* Start Extracted records *
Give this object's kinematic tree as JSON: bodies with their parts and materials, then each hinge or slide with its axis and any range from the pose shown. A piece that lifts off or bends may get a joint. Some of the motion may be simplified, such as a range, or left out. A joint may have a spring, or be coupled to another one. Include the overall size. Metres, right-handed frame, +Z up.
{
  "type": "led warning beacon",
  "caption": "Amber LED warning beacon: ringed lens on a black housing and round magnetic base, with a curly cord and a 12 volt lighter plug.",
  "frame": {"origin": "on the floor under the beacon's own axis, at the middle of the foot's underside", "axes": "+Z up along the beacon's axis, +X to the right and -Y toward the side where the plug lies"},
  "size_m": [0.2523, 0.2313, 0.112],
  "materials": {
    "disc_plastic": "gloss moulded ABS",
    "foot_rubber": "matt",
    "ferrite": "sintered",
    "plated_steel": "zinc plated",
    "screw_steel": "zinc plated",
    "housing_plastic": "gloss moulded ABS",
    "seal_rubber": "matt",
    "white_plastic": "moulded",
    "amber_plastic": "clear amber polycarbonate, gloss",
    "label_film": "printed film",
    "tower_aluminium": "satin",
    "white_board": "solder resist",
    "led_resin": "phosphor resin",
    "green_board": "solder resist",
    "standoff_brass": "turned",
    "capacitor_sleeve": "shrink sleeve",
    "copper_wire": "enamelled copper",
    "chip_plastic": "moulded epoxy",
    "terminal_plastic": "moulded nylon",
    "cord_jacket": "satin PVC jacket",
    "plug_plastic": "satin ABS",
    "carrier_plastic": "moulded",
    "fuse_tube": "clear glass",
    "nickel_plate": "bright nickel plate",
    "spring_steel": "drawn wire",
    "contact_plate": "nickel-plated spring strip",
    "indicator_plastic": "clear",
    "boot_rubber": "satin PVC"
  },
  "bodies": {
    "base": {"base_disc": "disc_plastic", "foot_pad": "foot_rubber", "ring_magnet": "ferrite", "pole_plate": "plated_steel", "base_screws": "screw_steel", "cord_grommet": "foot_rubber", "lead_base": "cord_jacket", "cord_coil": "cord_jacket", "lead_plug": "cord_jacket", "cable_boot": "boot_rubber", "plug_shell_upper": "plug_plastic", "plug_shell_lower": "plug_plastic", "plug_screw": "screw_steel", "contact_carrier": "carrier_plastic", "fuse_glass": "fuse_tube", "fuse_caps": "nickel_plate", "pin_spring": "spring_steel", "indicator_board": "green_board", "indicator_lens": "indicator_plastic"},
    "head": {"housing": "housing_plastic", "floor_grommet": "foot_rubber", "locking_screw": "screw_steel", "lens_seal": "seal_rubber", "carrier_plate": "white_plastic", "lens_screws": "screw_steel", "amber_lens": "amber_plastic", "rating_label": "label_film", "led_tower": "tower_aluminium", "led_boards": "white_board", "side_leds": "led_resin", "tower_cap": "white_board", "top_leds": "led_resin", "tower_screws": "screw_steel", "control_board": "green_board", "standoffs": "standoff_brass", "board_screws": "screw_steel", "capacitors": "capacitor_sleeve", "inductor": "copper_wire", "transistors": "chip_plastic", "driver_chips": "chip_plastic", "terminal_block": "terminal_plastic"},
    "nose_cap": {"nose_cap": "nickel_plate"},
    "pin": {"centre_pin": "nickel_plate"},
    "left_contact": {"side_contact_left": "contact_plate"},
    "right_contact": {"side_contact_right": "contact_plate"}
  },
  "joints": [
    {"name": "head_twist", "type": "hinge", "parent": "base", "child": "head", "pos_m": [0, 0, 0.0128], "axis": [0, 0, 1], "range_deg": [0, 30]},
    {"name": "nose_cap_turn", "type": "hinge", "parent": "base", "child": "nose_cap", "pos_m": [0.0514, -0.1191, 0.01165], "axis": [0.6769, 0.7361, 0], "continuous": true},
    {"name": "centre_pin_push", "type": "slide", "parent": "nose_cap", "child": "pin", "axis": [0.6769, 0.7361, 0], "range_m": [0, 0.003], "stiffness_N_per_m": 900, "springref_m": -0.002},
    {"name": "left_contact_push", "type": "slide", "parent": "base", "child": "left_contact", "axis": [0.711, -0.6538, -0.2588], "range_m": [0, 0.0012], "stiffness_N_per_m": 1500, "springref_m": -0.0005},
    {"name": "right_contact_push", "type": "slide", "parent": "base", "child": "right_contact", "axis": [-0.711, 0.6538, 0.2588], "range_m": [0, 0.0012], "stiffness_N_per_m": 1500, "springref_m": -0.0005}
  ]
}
* End Extracted records *
* Start Extracted records *
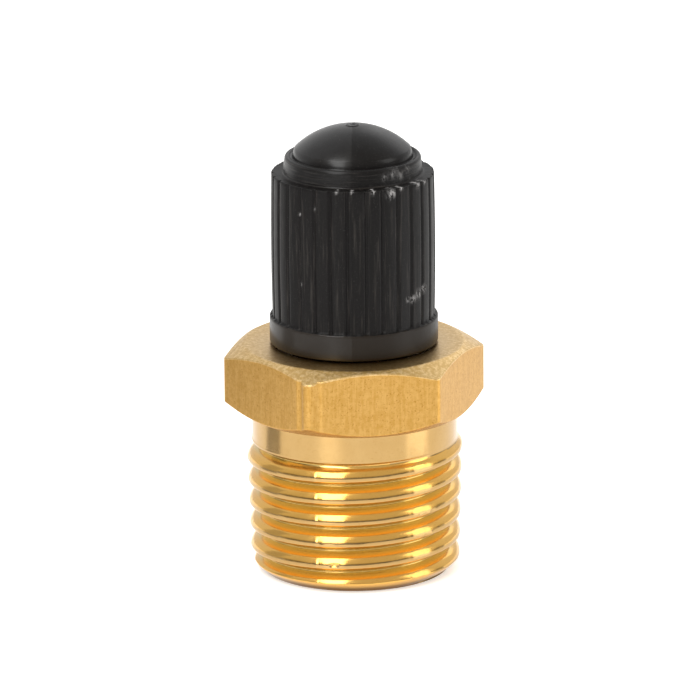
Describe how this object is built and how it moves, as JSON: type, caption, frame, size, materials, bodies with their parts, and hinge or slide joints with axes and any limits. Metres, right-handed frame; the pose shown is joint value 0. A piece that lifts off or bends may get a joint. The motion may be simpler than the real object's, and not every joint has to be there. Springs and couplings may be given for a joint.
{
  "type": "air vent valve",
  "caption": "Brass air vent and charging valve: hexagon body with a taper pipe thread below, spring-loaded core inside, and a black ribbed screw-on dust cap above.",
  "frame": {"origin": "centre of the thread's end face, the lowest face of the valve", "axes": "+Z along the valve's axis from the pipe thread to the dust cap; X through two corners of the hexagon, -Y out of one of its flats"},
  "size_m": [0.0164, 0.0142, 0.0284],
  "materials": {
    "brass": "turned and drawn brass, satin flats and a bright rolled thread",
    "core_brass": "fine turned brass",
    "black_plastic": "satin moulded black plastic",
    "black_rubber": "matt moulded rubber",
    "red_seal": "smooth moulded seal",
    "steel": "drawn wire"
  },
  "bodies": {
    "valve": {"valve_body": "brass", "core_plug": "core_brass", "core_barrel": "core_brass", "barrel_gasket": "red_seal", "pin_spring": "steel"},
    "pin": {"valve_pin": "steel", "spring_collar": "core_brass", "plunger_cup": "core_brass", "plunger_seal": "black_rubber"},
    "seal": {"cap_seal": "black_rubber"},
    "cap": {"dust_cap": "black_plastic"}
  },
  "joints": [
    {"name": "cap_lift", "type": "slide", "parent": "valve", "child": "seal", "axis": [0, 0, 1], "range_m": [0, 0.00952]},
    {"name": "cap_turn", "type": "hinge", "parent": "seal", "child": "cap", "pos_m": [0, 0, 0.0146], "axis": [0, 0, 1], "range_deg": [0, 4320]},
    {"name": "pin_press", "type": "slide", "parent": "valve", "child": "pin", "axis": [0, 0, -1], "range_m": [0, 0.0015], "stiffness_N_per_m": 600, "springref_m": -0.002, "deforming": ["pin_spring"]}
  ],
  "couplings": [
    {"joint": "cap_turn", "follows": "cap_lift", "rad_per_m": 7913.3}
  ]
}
* End Extracted records *
## Job
All lines that include "handed" are to be gathered and copied.

## Solution for this exercise
Give this object's kinematic tree as JSON: bodies with their parts and materials, then each hinge or slide with its axis and any range from the pose shown. A piece that lifts off or bends may get a joint. Some of the motion may be simplified, such as a range, or left out. A joint may have a spring, or be coupled to another one. Include the overall size. Metres, right-handed frame, +Z up.
Describe how this object is built and how it moves, as JSON: type, caption, frame, size, materials, bodies with their parts, and hinge or slide joints with axes and any limits. Metres, right-handed frame; the pose shown is joint value 0. A piece that lifts off or bends may get a joint. The motion may be simpler than the real object's, and not every joint has to be there. Springs and couplings may be given for a joint.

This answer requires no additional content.